To be done
Go through the listing below and list every line with "origin".
=== Raw data ===
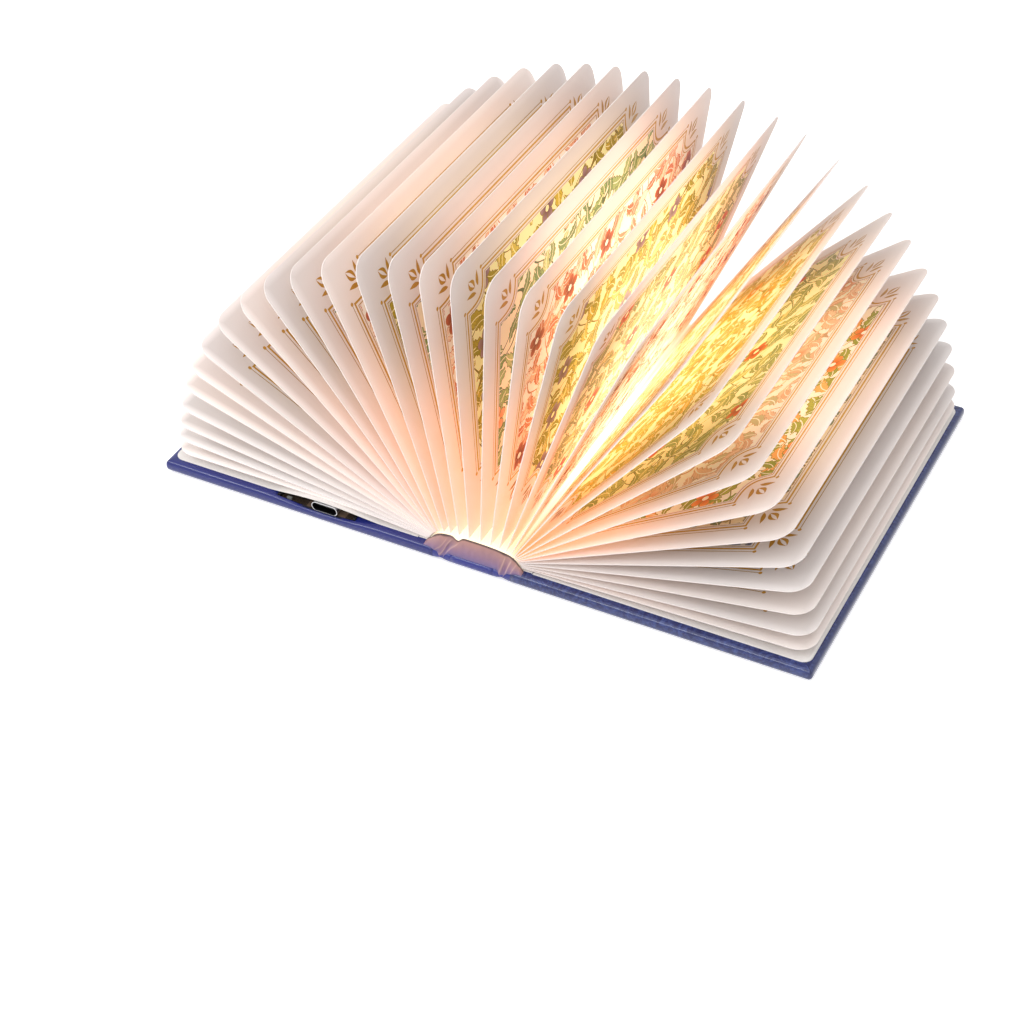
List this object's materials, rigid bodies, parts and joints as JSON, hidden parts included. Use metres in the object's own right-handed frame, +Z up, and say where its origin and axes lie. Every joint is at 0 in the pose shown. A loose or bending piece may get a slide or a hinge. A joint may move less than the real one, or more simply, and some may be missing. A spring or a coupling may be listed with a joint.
{
  "type": "folding book lamp",
  "caption": "Rechargeable lamp in the form of a small hardback book: two hinged covers, a light bar along the spine and a fan of translucent leaves.",
  "frame": {"origin": "on the table, under the middle of the spine, with the lamp lying open flat", "axes": "+X across the covers from the front cover to the back cover, +Y along the spine from tail to head, +Z up"},
  "size_m": [0.2152, 0.14, 0.1004],
  "materials": {
    "greyboard": "uncoated greyboard",
    "front_paper": "printed covering paper, film laminated, satin gloss",
    "spine_paper": "printed covering paper, film laminated, satin gloss",
    "back_paper": "mottled blue covering paper, film laminated, satin gloss",
    "inner_cloth": "covering paper turned in over the joint",
    "endpaper": "smooth heavy endpaper, matt",
    "leaf_paper": "translucent coated synthetic paper, soft sheen",
    "leaf_film": "translucent white film",
    "bar_aluminium": "satin anodised",
    "led_strip": "white solder mask",
    "light_chip": "warm white light chips",
    "diffuser": "opal diffuser, lit",
    "white_cap": "moulded, fine grain",
    "flat_lead": "flat flexible lead",
    "black_plastic": "moulded, fine grain",
    "circuit_board": "dark solder mask",
    "port_shell": "nickel plated",
    "cell_foil": "laminated foil pouch",
    "indicator": "clear lens",
    "magnet": "nickel plated"
  },
  "bodies": {
    "spine": {"spine_board": "greyboard", "spine_wrap": "spine_paper", "spine_lining": "inner_cloth", "led_channel": "bar_aluminium", "led_board": "led_strip", "leds": "light_chip", "led_diffuser": "diffuser", "led_cap_tail": "white_cap", "led_cap_head": "white_cap", "joint_cloth_front": "spine_paper", "joint_cloth_back": "spine_paper", "joint_lining_front": "inner_cloth", "joint_lining_back": "inner_cloth", "block_lining": "leaf_film", "lamp_lead": "flat_lead"},
    "front_cover": {"front_board": "greyboard", "front_wrap": "front_paper", "front_endpaper": "endpaper", "module_tray": "black_plastic", "control_board": "circuit_board", "usb_c_port": "port_shell", "battery": "cell_foil", "charge_light": "indicator", "open_sensor": "black_plastic", "front_magnets": "magnet"},
    "back_cover": {"back_board": "greyboard", "back_wrap": "back_paper", "back_endpaper": "endpaper", "back_magnets": "magnet"},
    "leaf_01_body": {"leaf_01": "leaf_paper"},
    "leaf_02_body": {"leaf_02": "leaf_paper"},
    "leaf_03_body": {"leaf_03": "leaf_paper"},
    "leaf_04_body": {"leaf_04": "leaf_paper"},
    "leaf_05_body": {"leaf_05": "leaf_paper"},
    "leaf_06_body": {"leaf_06": "leaf_paper"},
    "leaf_07_body": {"leaf_07": "leaf_paper"},
    "leaf_08_body": {"leaf_08": "leaf_paper"},
    "leaf_09_body": {"leaf_09": "leaf_paper"},
    "leaf_10_body": {"leaf_10": "leaf_paper"},
    "leaf_11_body": {"leaf_11": "leaf_paper"},
    "leaf_12_body": {"leaf_12": "leaf_paper"},
    "leaf_13_body": {"leaf_13": "leaf_paper"},
    "leaf_14_body": {"leaf_14": "leaf_paper"},
    "leaf_15_body": {"leaf_15": "leaf_paper"},
    "leaf_16_body": {"leaf_16": "leaf_paper"},
    "leaf_17_body": {"leaf_17": "leaf_paper"},
    "leaf_18_body": {"leaf_18": "leaf_paper"},
    "leaf_19_body": {"leaf_19": "leaf_paper"},
    "leaf_20_body": {"leaf_20": "leaf_paper"},
    "leaf_21_body": {"leaf_21": "leaf_paper"},
    "leaf_22_body": {"leaf_22": "leaf_paper"},
    "leaf_23_body": {"leaf_23": "leaf_paper"},
    "leaf_24_body": {"leaf_24": "leaf_paper"},
    "leaf_25_body": {"leaf_25": "leaf_paper"},
    "leaf_26_body": {"leaf_26": "leaf_paper"},
    "leaf_27_body": {"leaf_27": "leaf_paper"},
    "leaf_28_body": {"leaf_28": "leaf_paper"},
    "leaf_29_body": {"leaf_29": "leaf_paper"},
    "leaf_30_body": {"leaf_30": "leaf_paper"},
    "leaf_31_body": {"leaf_31": "leaf_paper"}
  },
  "joints": [
    {"name": "front_cover_hinge", "type": "hinge", "parent": "spine", "child": "front_cover", "pos_m": [-0.0097, 0, 0.0016], "axis": [0, 1, 0], "range_deg": [0, 90], "deforming": ["joint_cloth_front", "joint_lining_front", "lamp_lead", "block_lining"]},
    {"name": "back_cover_hinge", "type": "hinge", "parent": "spine", "child": "back_cover", "pos_m": [0.0097, 0, 0.0016], "axis": [0, -1, 0], "range_deg": [0, 90], "deforming": ["joint_cloth_back", "joint_lining_back", "block_lining"]},
    {"name": "leaf_01_turn", "type": "hinge", "parent": "spine", "child": "leaf_01_body", "pos_m": [-0.00894, 0, 0.00005], "axis": [0, 1, 0], "range_deg": [0, 85.7]},
    {"name": "leaf_02_turn", "type": "hinge", "parent": "spine", "child": "leaf_02_body", "pos_m": [-0.00883, 0, -0.00023], "axis": [0, 1, 0], "range_deg": [0, 82.32]},
    {"name": "leaf_03_turn", "type": "hinge", "parent": "spine", "child": "leaf_03_body", "pos_m": [-0.00874, 0, -0.00065], "axis": [0, 1, 0], "range_deg": [0, 78.11]},
    {"name": "leaf_04_turn", "type": "hinge", "parent": "spine", "child": "leaf_04_body", "pos_m": [-0.00865, 0, -0.00127], "axis": [0, 1, 0], "range_deg": [0, 72.8]},
    {"name": "leaf_05_turn", "type": "hinge", "parent": "spine", "child": "leaf_05_body", "pos_m": [-0.00859, 0, -0.00198], "axis": [0, 1, 0], "range_deg": [0, 67.71]},
    {"name": "leaf_06_turn", "type": "hinge", "parent": "spine", "child": "leaf_06_body", "pos_m": [-0.00859, 0, -0.00296], "axis": [0, 1, 0], "range_deg": [0, 61.83]},
    {"name": "leaf_07_turn", "type": "hinge", "parent": "spine", "child": "leaf_07_body", "pos_m": [-0.00866, 0, -0.00468], "axis": [0, 1, 0], "range_deg": [0, 53.74]},
    {"name": "leaf_08_turn", "type": "hinge", "parent": "spine", "child": "leaf_08_body", "pos_m": [-0.00884, 0, -0.007], "axis": [0, 1, 0], "range_deg": [0, 45.7]},
    {"name": "leaf_09_turn", "type": "hinge", "parent": "spine", "child": "leaf_09_body", "pos_m": [-0.0092, 0, -0.00988], "axis": [0, 1, 0], "range_deg": [0, 38.51]},
    {"name": "leaf_10_turn", "type": "hinge", "parent": "spine", "child": "leaf_10_body", "pos_m": [-0.00982, 0, -0.01395], "axis": [0, 1, 0], "range_deg": [0, 31.5]},
    {"name": "leaf_11_turn", "type": "hinge", "parent": "spine", "child": "leaf_11_body", "pos_m": [-0.01116, 0, -0.01876], "axis": [0, 1, 0], "range_deg": [0, 24.5]},
    {"name": "leaf_12_turn", "type": "hinge", "parent": "spine", "child": "leaf_12_body", "pos_m": [-0.01379, 0, -0.02489], "axis": [0, 1, 0], "range_deg": [0, 17.71]},
    {"name": "leaf_13_turn", "type": "hinge", "parent": "spine", "child": "leaf_13_body", "pos_m": [-0.01798, 0, -0.03088], "axis": [0, 1, 0], "range_deg": [0, 12.23]},
    {"name": "leaf_14_turn", "type": "hinge", "parent": "spine", "child": "leaf_14_body", "pos_m": [-0.02678, 0, -0.03685], "axis": [0, 1, 0], "range_deg": [0, 7.51]},
    {"name": "leaf_15_turn", "type": "hinge", "parent": "spine", "child": "leaf_15_body", "pos_m": [-0.05681, 0, -0.04149], "axis": [0, 1, 0], "range_deg": [0, 3.36]},
    {"name": "leaf_16_turn", "type": "hinge", "parent": "spine", "child": "leaf_16_body", "pos_m": [0.15443, 0, -0.01404], "axis": [0, -1, 0], "range_deg": [0, 1.24]},
    {"name": "leaf_17_turn", "type": "hinge", "parent": "spine", "child": "leaf_17_body", "pos_m": [0.034, 0, -0.02477], "axis": [0, -1, 0], "range_deg": [0, 6.03]},
    {"name": "leaf_18_turn", "type": "hinge", "parent": "spine", "child": "leaf_18_body", "pos_m": [0.01996, 0, -0.02097], "axis": [0, -1, 0], "range_deg": [0, 11.61]},
    {"name": "leaf_19_turn", "type": "hinge", "parent": "spine", "child": "leaf_19_body", "pos_m": [0.01506, 0, -0.01717], "axis": [0, -1, 0], "range_deg": [0, 17.63]},
    {"name": "leaf_20_turn", "type": "hinge", "parent": "spine", "child": "leaf_20_body", "pos_m": [0.01268, 0, -0.01439], "axis": [0, -1, 0], "range_deg": [0, 23.15]},
    {"name": "leaf_21_turn", "type": "hinge", "parent": "spine", "child": "leaf_21_body", "pos_m": [0.01112, 0, -0.01012], "axis": [0, -1, 0], "range_deg": [0, 30.65]},
    {"name": "leaf_22_turn", "type": "hinge", "parent": "spine", "child": "leaf_22_body", "pos_m": [0.01044, 0, -0.00658], "axis": [0, -1, 0], "range_deg": [0, 38.02]},
    {"name": "leaf_23_turn", "type": "hinge", "parent": "spine", "child": "leaf_23_body", "pos_m": [0.01008, 0, -0.00428], "axis": [0, -1, 0], "range_deg": [0, 45.06]},
    {"name": "leaf_24_turn", "type": "hinge", "parent": "spine", "child": "leaf_24_body", "pos_m": [0.00993, 0, -0.00273], "axis": [0, -1, 0], "range_deg": [0, 51.55]},
    {"name": "leaf_25_turn", "type": "hinge", "parent": "spine", "child": "leaf_25_body", "pos_m": [0.00984, 0, -0.00151], "axis": [0, -1, 0], "range_deg": [0, 58.3]},
    {"name": "leaf_26_turn", "type": "hinge", "parent": "spine", "child": "leaf_26_body", "pos_m": [0.00982, 0, -0.00065], "axis": [0, -1, 0], "range_deg": [0, 64.14]},
    {"name": "leaf_27_turn", "type": "hinge", "parent": "spine", "child": "leaf_27_body", "pos_m": [0.00987, 0, 0.00005], "axis": [0, -1, 0], "range_deg": [0, 69.97]},
    {"name": "leaf_28_turn", "type": "hinge", "parent": "spine", "child": "leaf_28_body", "pos_m": [0.00995, 0, 0.00056], "axis": [0, -1, 0], "range_deg": [0, 75.31]},
    {"name": "leaf_29_turn", "type": "hinge", "parent": "spine", "child": "leaf_29_body", "pos_m": [0.01003, 0, 0.00097], "axis": [0, -1, 0], "range_deg": [0, 80.26]},
    {"name": "leaf_30_turn", "type": "hinge", "parent": "spine", "child": "leaf_30_body", "pos_m": [0.01015, 0, 0.00131], "axis": [0, -1, 0], "range_deg": [0, 85]},
    {"name": "leaf_31_turn", "type": "hinge", "parent": "spine", "child": "leaf_31_body", "pos_m": [0.01028, 0, 0.0015], "axis": [0, -1, 0], "range_deg": [0, 88.24]}
  ],
  "couplings": [
    {"joint": "leaf_01_turn", "follows": "front_cover_hinge", "ratio": 0.95222},
    {"joint": "leaf_02_turn", "follows": "front_cover_hinge", "ratio": 0.9147},
    {"joint": "leaf_03_turn", "follows": "front_cover_hinge", "ratio": 0.86793},
    {"joint": "leaf_04_turn", "follows": "front_cover_hinge", "ratio": 0.80889},
    {"joint": "leaf_05_turn", "follows": "front_cover_hinge", "ratio": 0.75238},
    {"joint": "leaf_06_turn", "follows": "front_cover_hinge", "ratio": 0.68694},
    {"joint": "leaf_07_turn", "follows": "front_cover_hinge", "ratio": 0.59713},
    {"joint": "leaf_08_turn", "follows": "front_cover_hinge", "ratio": 0.50775},
    {"joint": "leaf_09_turn", "follows": "front_cover_hinge", "ratio": 0.42784},
    {"joint": "leaf_10_turn", "follows": "front_cover_hinge", "ratio": 0.35006},
    {"joint": "leaf_11_turn", "follows": "front_cover_hinge", "ratio": 0.27224},
    {"joint": "leaf_12_turn", "follows": "front_cover_hinge", "ratio": 0.19681},
    {"joint": "leaf_13_turn", "follows": "front_cover_hinge", "ratio": 0.13591},
    {"joint": "leaf_14_turn", "follows": "front_cover_hinge", "ratio": 0.083433},
    {"joint": "leaf_15_turn", "follows": "front_cover_hinge", "ratio": 0.037344},
    {"joint": "leaf_16_turn", "follows": "back_cover_hinge", "ratio": 0.013788},
    {"joint": "leaf_17_turn", "follows": "back_cover_hinge", "ratio": 0.067044},
    {"joint": "leaf_18_turn", "follows": "back_cover_hinge", "ratio": 0.12903},
    {"joint": "leaf_19_turn", "follows": "back_cover_hinge", "ratio": 0.19588},
    {"joint": "leaf_20_turn", "follows": "back_cover_hinge", "ratio": 0.25723},
    {"joint": "leaf_21_turn", "follows": "back_cover_hinge", "ratio": 0.34058},
    {"joint": "leaf_22_turn", "follows": "back_cover_hinge", "ratio": 0.4224},
    {"joint": "leaf_23_turn", "follows": "back_cover_hinge", "ratio": 0.50062},
    {"joint": "leaf_24_turn", "follows": "back_cover_hinge", "ratio": 0.57283},
    {"joint": "leaf_25_turn", "follows": "back_cover_hinge", "ratio": 0.64781},
    {"joint": "leaf_26_turn", "follows": "back_cover_hinge", "ratio": 0.71262},
    {"joint": "leaf_27_turn", "follows": "back_cover_hinge", "ratio": 0.77743},
    {"joint": "leaf_28_turn", "follows": "back_cover_hinge", "ratio": 0.83679},
    {"joint": "leaf_29_turn", "follows": "back_cover_hinge", "ratio": 0.89181},
    {"joint": "leaf_30_turn", "follows": "back_cover_hinge", "ratio": 0.94444},
    {"joint": "leaf_31_turn", "follows": "back_cover_hinge", "ratio": 0.98041}
  ]
}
===
Answer to the task
List this object's materials, rigid bodies, parts and joints as JSON, hidden parts included. Use metres in the object's own right-handed frame, +Z up, and say where its origin and axes lie. Every joint is at 0 in the pose shown. A loose or bending piece may get a slide or a hinge. A joint may move less than the real one, or more simply, and some may be missing. A spring or a coupling may be listed with a joint.
  "frame": {"origin": "on the table, under the middle of the spine, with the lamp lying open flat", "axes": "+X across the covers from the front cover to the back cover, +Y along the spine from tail to head, +Z up"},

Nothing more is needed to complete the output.